***** Material *****

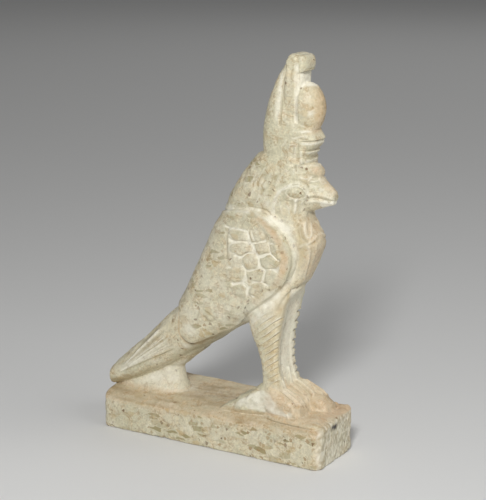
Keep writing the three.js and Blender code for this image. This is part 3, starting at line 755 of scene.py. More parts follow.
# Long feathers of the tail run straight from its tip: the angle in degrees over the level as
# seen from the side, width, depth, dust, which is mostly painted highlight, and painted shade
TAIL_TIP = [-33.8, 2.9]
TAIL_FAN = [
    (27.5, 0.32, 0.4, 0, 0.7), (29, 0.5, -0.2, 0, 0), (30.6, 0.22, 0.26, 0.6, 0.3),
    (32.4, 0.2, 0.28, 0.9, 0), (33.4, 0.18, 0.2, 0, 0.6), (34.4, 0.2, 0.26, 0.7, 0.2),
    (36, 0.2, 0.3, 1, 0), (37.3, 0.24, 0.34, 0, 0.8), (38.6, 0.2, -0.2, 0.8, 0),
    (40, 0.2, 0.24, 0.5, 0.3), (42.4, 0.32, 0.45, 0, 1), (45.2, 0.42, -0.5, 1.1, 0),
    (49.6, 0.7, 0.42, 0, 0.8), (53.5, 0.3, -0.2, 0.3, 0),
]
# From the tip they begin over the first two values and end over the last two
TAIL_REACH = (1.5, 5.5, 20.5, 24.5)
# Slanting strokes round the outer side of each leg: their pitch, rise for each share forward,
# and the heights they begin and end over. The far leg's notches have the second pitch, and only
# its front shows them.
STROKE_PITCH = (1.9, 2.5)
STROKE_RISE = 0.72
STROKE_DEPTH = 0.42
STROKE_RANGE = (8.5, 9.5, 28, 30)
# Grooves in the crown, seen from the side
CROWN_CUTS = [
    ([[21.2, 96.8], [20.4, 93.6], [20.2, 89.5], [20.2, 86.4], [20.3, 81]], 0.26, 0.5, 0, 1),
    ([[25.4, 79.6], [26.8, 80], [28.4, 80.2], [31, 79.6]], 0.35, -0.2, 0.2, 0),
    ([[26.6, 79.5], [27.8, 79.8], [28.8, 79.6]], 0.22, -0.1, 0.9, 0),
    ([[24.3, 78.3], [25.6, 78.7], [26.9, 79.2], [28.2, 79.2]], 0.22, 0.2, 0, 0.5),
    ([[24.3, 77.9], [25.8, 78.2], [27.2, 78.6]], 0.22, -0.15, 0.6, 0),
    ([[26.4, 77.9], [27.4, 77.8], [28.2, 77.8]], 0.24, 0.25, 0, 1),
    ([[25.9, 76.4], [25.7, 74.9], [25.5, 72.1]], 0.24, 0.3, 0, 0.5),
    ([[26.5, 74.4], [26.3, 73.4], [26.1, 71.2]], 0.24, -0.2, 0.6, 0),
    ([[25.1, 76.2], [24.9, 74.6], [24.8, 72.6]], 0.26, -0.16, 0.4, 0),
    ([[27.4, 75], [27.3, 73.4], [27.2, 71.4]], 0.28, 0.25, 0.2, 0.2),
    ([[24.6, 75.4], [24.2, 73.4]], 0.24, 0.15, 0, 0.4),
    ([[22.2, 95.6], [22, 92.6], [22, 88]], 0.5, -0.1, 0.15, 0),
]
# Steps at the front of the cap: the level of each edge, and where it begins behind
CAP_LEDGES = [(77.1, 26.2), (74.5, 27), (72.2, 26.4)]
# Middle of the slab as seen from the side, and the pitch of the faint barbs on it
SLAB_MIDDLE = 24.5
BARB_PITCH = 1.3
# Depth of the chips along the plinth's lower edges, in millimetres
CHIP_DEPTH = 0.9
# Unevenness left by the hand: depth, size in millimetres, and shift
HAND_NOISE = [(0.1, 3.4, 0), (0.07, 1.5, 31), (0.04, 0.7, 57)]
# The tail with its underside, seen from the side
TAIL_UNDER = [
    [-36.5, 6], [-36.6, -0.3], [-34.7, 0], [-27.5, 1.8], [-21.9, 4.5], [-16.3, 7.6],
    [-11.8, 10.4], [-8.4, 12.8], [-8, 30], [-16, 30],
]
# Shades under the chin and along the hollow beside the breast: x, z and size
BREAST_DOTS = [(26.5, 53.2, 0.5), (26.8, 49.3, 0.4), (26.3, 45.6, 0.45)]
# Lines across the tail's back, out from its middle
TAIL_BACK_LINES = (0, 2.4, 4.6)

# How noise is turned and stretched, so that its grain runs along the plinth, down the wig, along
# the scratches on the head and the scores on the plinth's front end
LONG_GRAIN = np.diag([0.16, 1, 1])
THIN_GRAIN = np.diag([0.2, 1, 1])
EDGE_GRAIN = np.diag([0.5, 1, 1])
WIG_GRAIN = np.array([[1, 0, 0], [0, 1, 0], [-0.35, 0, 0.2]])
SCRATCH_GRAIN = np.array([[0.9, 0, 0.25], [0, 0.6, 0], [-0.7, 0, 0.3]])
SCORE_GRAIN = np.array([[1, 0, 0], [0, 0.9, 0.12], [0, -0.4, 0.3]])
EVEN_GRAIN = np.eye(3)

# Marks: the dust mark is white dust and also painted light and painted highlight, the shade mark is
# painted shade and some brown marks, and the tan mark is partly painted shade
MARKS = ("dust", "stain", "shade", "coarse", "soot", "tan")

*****

Your task:
Restate the whole of the material exactly.

Exercise solution:
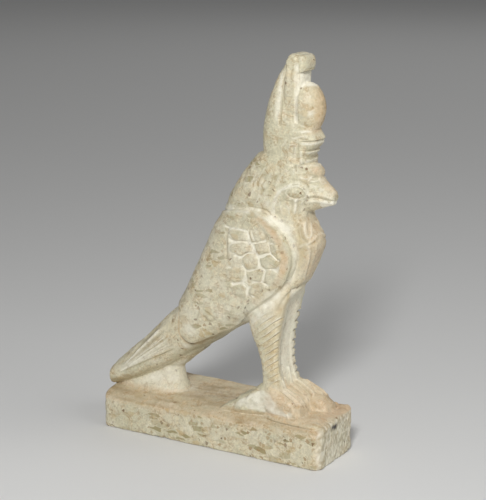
Keep writing the three.js and Blender code for this image. This is part 3, starting at line 755 of scene.py. More parts follow.
# Long feathers of the tail run straight from its tip: the angle in degrees over the level as
# seen from the side, width, depth, dust, which is mostly painted highlight, and painted shade
TAIL_TIP = [-33.8, 2.9]
TAIL_FAN = [
    (27.5, 0.32, 0.4, 0, 0.7), (29, 0.5, -0.2, 0, 0), (30.6, 0.22, 0.26, 0.6, 0.3),
    (32.4, 0.2, 0.28, 0.9, 0), (33.4, 0.18, 0.2, 0, 0.6), (34.4, 0.2, 0.26, 0.7, 0.2),
    (36, 0.2, 0.3, 1, 0), (37.3, 0.24, 0.34, 0, 0.8), (38.6, 0.2, -0.2, 0.8, 0),
    (40, 0.2, 0.24, 0.5, 0.3), (42.4, 0.32, 0.45, 0, 1), (45.2, 0.42, -0.5, 1.1, 0),
    (49.6, 0.7, 0.42, 0, 0.8), (53.5, 0.3, -0.2, 0.3, 0),
]
# From the tip they begin over the first two values and end over the last two
TAIL_REACH = (1.5, 5.5, 20.5, 24.5)
# Slanting strokes round the outer side of each leg: their pitch, rise for each share forward,
# and the heights they begin and end over. The far leg's notches have the second pitch, and only
# its front shows them.
STROKE_PITCH = (1.9, 2.5)
STROKE_RISE = 0.72
STROKE_DEPTH = 0.42
STROKE_RANGE = (8.5, 9.5, 28, 30)
# Grooves in the crown, seen from the side
CROWN_CUTS = [
    ([[21.2, 96.8], [20.4, 93.6], [20.2, 89.5], [20.2, 86.4], [20.3, 81]], 0.26, 0.5, 0, 1),
    ([[25.4, 79.6], [26.8, 80], [28.4, 80.2], [31, 79.6]], 0.35, -0.2, 0.2, 0),
    ([[26.6, 79.5], [27.8, 79.8], [28.8, 79.6]], 0.22, -0.1, 0.9, 0),
    ([[24.3, 78.3], [25.6, 78.7], [26.9, 79.2], [28.2, 79.2]], 0.22, 0.2, 0, 0.5),
    ([[24.3, 77.9], [25.8, 78.2], [27.2, 78.6]], 0.22, -0.15, 0.6, 0),
    ([[26.4, 77.9], [27.4, 77.8], [28.2, 77.8]], 0.24, 0.25, 0, 1),
    ([[25.9, 76.4], [25.7, 74.9], [25.5, 72.1]], 0.24, 0.3, 0, 0.5),
    ([[26.5, 74.4], [26.3, 73.4], [26.1, 71.2]], 0.24, -0.2, 0.6, 0),
    ([[25.1, 76.2], [24.9, 74.6], [24.8, 72.6]], 0.26, -0.16, 0.4, 0),
    ([[27.4, 75], [27.3, 73.4], [27.2, 71.4]], 0.28, 0.25, 0.2, 0.2),
    ([[24.6, 75.4], [24.2, 73.4]], 0.24, 0.15, 0, 0.4),
    ([[22.2, 95.6], [22, 92.6], [22, 88]], 0.5, -0.1, 0.15, 0),
]
# Steps at the front of the cap: the level of each edge, and where it begins behind
CAP_LEDGES = [(77.1, 26.2), (74.5, 27), (72.2, 26.4)]
# Middle of the slab as seen from the side, and the pitch of the faint barbs on it
SLAB_MIDDLE = 24.5
BARB_PITCH = 1.3
# Depth of the chips along the plinth's lower edges, in millimetres
CHIP_DEPTH = 0.9
# Unevenness left by the hand: depth, size in millimetres, and shift
HAND_NOISE = [(0.1, 3.4, 0), (0.07, 1.5, 31), (0.04, 0.7, 57)]
# The tail with its underside, seen from the side
TAIL_UNDER = [
    [-36.5, 6], [-36.6, -0.3], [-34.7, 0], [-27.5, 1.8], [-21.9, 4.5], [-16.3, 7.6],
    [-11.8, 10.4], [-8.4, 12.8], [-8, 30], [-16, 30],
]
# Shades under the chin and along the hollow beside the breast: x, z and size
BREAST_DOTS = [(26.5, 53.2, 0.5), (26.8, 49.3, 0.4), (26.3, 45.6, 0.45)]
# Lines across the tail's back, out from its middle
TAIL_BACK_LINES = (0, 2.4, 4.6)

# How noise is turned and stretched, so that its grain runs along the plinth, down the wig, along
# the scratches on the head and the scores on the plinth's front end
LONG_GRAIN = np.diag([0.16, 1, 1])
THIN_GRAIN = np.diag([0.2, 1, 1])
EDGE_GRAIN = np.diag([0.5, 1, 1])
WIG_GRAIN = np.array([[1, 0, 0], [0, 1, 0], [-0.35, 0, 0.2]])
SCRATCH_GRAIN = np.array([[0.9, 0, 0.25], [0, 0.6, 0], [-0.7, 0, 0.3]])
SCORE_GRAIN = np.array([[1, 0, 0], [0, 0.9, 0.12], [0, -0.4, 0.3]])
EVEN_GRAIN = np.eye(3)

# Marks: the dust mark is white dust and also painted light and painted highlight, the shade mark is
# painted shade and some brown marks, and the tan mark is partly painted shade
MARKS = ("dust", "stain", "shade", "coarse", "soot", "tan")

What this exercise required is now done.